▶
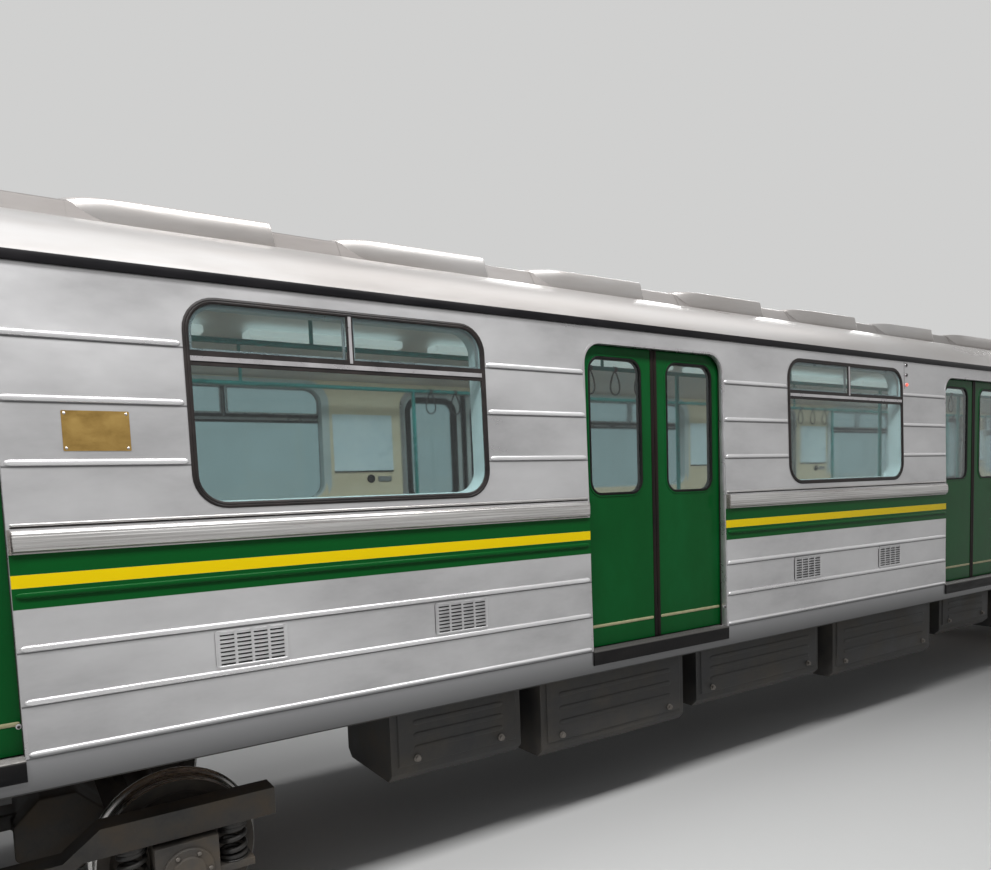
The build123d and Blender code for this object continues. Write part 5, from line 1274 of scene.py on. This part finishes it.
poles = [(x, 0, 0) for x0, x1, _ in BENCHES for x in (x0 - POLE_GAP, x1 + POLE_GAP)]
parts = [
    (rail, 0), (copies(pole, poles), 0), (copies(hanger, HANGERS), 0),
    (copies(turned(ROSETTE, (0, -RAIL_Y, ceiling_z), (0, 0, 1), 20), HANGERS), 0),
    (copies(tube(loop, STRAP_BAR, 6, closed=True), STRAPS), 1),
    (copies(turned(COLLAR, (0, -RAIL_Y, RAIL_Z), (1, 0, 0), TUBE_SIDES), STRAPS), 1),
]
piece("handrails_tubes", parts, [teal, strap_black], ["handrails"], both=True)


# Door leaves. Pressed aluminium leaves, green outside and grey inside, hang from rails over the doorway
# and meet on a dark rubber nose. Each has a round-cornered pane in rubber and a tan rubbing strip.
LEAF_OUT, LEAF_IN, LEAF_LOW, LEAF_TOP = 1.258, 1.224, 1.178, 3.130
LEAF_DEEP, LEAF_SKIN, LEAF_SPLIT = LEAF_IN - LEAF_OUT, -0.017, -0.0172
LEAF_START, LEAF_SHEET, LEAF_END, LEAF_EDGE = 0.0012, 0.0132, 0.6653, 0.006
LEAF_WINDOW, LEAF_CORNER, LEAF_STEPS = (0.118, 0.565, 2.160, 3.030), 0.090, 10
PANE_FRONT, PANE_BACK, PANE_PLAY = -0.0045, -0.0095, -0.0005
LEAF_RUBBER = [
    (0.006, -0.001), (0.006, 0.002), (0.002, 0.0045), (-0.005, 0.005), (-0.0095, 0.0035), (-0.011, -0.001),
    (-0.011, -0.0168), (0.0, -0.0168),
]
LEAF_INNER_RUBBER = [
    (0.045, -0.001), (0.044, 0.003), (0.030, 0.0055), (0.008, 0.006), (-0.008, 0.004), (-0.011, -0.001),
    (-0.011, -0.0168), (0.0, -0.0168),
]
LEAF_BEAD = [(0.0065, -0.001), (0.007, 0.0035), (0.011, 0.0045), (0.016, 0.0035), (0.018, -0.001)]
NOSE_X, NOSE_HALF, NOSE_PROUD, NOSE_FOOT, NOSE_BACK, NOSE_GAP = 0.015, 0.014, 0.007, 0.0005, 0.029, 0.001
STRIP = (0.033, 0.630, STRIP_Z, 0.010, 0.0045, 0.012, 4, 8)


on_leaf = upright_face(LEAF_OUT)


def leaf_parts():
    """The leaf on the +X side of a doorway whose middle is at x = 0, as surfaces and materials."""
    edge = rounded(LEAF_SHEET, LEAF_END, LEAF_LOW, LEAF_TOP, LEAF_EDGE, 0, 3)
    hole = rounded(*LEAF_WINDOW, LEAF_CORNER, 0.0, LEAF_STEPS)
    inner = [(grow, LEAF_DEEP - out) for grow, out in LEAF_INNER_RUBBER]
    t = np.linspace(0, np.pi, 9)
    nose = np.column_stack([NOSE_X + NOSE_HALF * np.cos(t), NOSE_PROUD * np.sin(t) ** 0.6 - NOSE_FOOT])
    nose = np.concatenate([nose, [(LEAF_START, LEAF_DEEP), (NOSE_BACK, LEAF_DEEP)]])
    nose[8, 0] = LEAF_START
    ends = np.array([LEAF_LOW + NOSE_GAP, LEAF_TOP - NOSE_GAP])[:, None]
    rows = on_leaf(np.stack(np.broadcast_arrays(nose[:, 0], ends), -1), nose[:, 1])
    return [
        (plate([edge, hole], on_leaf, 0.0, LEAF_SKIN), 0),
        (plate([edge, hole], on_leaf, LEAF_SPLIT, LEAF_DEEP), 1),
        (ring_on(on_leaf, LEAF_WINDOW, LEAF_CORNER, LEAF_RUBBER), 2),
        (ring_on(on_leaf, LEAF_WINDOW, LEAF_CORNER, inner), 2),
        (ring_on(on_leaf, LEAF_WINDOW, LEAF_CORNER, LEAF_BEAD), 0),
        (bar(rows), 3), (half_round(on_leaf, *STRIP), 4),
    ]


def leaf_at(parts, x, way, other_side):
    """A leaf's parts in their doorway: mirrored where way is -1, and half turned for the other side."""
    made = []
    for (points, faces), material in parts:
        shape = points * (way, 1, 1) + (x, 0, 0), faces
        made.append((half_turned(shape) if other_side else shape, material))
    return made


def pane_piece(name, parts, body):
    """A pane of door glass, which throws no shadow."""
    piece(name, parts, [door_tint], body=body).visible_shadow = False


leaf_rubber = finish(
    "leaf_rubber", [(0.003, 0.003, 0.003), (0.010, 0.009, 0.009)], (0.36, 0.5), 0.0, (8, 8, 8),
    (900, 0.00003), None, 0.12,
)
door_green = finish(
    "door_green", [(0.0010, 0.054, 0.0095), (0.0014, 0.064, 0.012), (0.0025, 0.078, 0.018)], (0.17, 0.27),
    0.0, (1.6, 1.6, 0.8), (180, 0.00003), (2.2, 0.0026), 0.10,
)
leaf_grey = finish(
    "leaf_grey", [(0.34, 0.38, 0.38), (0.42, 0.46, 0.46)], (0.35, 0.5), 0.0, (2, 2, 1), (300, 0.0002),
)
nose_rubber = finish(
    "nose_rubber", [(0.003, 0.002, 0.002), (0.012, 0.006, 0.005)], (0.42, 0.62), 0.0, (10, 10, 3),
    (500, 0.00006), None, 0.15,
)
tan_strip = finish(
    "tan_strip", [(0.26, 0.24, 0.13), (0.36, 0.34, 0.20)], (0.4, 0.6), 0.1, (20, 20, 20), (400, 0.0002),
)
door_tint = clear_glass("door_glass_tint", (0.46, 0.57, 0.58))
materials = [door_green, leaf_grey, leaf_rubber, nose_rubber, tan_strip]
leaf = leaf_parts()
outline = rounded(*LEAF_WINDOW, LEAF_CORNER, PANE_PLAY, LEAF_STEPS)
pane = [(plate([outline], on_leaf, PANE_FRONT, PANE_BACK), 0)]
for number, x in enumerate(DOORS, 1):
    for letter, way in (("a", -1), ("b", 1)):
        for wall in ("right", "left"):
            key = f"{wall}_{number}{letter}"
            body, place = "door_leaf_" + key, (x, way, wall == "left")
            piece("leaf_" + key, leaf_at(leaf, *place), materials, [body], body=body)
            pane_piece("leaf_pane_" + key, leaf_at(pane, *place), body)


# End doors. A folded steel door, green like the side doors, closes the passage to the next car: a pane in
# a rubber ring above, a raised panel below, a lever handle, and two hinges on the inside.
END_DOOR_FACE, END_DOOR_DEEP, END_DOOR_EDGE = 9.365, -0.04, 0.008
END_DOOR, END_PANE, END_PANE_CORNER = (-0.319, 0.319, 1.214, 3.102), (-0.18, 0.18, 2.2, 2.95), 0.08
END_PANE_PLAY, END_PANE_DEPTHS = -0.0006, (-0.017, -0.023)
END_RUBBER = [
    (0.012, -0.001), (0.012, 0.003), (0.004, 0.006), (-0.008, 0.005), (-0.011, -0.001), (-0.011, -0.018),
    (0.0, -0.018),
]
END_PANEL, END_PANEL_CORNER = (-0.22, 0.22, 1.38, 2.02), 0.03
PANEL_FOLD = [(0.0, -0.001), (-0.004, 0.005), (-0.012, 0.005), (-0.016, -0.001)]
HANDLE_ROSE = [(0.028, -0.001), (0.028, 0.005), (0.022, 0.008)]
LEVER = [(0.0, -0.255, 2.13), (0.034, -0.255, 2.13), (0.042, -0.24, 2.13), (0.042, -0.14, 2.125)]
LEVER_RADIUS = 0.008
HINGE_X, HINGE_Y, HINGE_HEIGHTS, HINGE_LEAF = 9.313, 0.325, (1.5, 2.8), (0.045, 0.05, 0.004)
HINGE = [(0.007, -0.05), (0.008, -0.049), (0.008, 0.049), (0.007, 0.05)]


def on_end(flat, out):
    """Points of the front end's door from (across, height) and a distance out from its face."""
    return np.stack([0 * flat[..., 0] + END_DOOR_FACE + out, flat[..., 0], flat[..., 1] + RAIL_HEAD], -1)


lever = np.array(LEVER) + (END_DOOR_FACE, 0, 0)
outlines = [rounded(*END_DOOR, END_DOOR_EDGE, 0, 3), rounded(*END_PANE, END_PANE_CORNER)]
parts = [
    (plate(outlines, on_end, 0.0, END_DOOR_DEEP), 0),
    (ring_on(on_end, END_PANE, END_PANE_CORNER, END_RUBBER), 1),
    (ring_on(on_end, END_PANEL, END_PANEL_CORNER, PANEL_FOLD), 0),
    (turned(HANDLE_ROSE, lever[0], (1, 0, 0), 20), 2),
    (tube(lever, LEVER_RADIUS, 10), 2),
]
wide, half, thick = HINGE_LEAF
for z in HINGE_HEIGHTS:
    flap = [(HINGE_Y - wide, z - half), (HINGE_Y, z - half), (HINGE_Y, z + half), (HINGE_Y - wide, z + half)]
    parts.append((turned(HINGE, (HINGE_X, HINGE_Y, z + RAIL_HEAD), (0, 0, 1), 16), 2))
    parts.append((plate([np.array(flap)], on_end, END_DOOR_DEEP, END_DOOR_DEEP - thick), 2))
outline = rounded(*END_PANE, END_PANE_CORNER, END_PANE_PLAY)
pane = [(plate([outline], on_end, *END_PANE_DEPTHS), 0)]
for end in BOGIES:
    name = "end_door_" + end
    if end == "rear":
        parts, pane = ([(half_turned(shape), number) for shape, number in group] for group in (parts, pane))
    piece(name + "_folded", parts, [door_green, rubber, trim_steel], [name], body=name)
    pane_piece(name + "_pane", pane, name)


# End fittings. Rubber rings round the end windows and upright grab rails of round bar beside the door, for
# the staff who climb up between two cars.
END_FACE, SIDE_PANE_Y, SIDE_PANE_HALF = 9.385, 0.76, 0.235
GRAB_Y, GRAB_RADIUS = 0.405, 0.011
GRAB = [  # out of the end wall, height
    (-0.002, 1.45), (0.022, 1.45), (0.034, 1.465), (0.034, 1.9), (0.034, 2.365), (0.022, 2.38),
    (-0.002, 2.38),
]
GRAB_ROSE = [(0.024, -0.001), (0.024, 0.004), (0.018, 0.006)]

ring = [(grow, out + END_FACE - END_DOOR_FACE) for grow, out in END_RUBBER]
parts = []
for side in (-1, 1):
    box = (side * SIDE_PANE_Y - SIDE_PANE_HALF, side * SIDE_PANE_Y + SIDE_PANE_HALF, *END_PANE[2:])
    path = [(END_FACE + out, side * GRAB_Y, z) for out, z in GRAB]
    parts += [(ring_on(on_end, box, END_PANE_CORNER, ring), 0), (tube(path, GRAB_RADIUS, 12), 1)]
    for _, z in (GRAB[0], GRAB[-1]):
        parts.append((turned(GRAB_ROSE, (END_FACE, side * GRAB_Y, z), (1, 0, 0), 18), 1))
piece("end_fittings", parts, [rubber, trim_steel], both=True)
◀
▶
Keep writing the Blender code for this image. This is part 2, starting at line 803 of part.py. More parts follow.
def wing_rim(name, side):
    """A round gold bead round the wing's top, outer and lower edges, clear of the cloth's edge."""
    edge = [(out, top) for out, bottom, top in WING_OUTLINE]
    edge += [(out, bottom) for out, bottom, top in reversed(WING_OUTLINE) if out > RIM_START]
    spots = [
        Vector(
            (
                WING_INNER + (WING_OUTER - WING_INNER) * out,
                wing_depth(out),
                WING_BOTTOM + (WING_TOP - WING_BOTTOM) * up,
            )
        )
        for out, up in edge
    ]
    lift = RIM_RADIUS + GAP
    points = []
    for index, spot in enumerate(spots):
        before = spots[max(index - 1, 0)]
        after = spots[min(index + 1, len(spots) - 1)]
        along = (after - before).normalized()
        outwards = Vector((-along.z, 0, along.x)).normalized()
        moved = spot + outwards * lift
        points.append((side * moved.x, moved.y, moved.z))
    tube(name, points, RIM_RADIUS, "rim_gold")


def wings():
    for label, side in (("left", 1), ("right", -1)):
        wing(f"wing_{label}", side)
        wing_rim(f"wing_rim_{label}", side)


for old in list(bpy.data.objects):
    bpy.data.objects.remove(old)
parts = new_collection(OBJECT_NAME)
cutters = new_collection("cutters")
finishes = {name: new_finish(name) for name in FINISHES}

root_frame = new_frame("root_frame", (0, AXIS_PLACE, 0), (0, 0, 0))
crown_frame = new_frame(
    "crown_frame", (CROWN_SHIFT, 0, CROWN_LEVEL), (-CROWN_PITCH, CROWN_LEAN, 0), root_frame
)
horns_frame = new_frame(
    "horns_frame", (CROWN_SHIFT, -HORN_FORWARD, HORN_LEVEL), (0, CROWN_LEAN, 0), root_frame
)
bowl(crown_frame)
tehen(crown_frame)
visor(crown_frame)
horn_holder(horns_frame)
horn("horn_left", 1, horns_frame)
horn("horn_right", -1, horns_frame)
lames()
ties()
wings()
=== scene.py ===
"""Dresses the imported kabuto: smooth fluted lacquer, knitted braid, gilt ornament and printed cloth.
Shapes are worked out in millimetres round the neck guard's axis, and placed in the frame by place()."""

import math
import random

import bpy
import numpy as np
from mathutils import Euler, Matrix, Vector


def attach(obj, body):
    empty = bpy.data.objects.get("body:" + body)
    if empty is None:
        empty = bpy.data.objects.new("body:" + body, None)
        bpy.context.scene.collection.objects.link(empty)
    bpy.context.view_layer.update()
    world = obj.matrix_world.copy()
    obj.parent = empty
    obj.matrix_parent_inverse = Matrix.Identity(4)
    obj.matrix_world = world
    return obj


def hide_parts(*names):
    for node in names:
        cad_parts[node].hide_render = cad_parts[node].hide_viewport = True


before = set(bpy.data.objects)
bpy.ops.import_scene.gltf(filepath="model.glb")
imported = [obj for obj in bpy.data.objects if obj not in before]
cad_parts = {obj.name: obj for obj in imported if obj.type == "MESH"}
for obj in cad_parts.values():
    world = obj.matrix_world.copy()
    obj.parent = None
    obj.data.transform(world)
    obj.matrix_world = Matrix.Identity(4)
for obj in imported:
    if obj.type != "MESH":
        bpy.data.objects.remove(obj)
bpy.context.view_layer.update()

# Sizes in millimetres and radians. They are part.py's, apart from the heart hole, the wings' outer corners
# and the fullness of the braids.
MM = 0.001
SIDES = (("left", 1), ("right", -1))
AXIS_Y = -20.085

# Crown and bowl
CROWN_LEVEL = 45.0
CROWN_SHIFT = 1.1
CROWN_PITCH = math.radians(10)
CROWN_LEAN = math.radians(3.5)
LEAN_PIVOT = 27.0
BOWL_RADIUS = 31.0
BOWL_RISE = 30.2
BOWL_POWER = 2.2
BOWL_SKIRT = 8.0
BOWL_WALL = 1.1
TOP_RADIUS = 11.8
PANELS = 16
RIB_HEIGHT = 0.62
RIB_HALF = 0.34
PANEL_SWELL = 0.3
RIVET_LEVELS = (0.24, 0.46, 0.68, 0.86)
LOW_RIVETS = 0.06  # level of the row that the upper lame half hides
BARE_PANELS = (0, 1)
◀
-- Work required --
What is wanted is an exact copy of the lines from the line containing "Keep writing the" to the line containing "new_finish(name) for name", both lines included, and of no other line.

-- Written answer --
Keep writing the Blender code for this image. This is part 2, starting at line 803 of part.py. More parts follow.
def wing_rim(name, side):
    """A round gold bead round the wing's top, outer and lower edges, clear of the cloth's edge."""
    edge = [(out, top) for out, bottom, top in WING_OUTLINE]
    edge += [(out, bottom) for out, bottom, top in reversed(WING_OUTLINE) if out > RIM_START]
    spots = [
        Vector(
            (
                WING_INNER + (WING_OUTER - WING_INNER) * out,
                wing_depth(out),
                WING_BOTTOM + (WING_TOP - WING_BOTTOM) * up,
            )
        )
        for out, up in edge
    ]
    lift = RIM_RADIUS + GAP
    points = []
    for index, spot in enumerate(spots):
        before = spots[max(index - 1, 0)]
        after = spots[min(index + 1, len(spots) - 1)]
        along = (after - before).normalized()
        outwards = Vector((-along.z, 0, along.x)).normalized()
        moved = spot + outwards * lift
        points.append((side * moved.x, moved.y, moved.z))
    tube(name, points, RIM_RADIUS, "rim_gold")


def wings():
    for label, side in (("left", 1), ("right", -1)):
        wing(f"wing_{label}", side)
        wing_rim(f"wing_rim_{label}", side)


for old in list(bpy.data.objects):
    bpy.data.objects.remove(old)
parts = new_collection(OBJECT_NAME)
cutters = new_collection("cutters")
finishes = {name: new_finish(name) for name in FINISHES}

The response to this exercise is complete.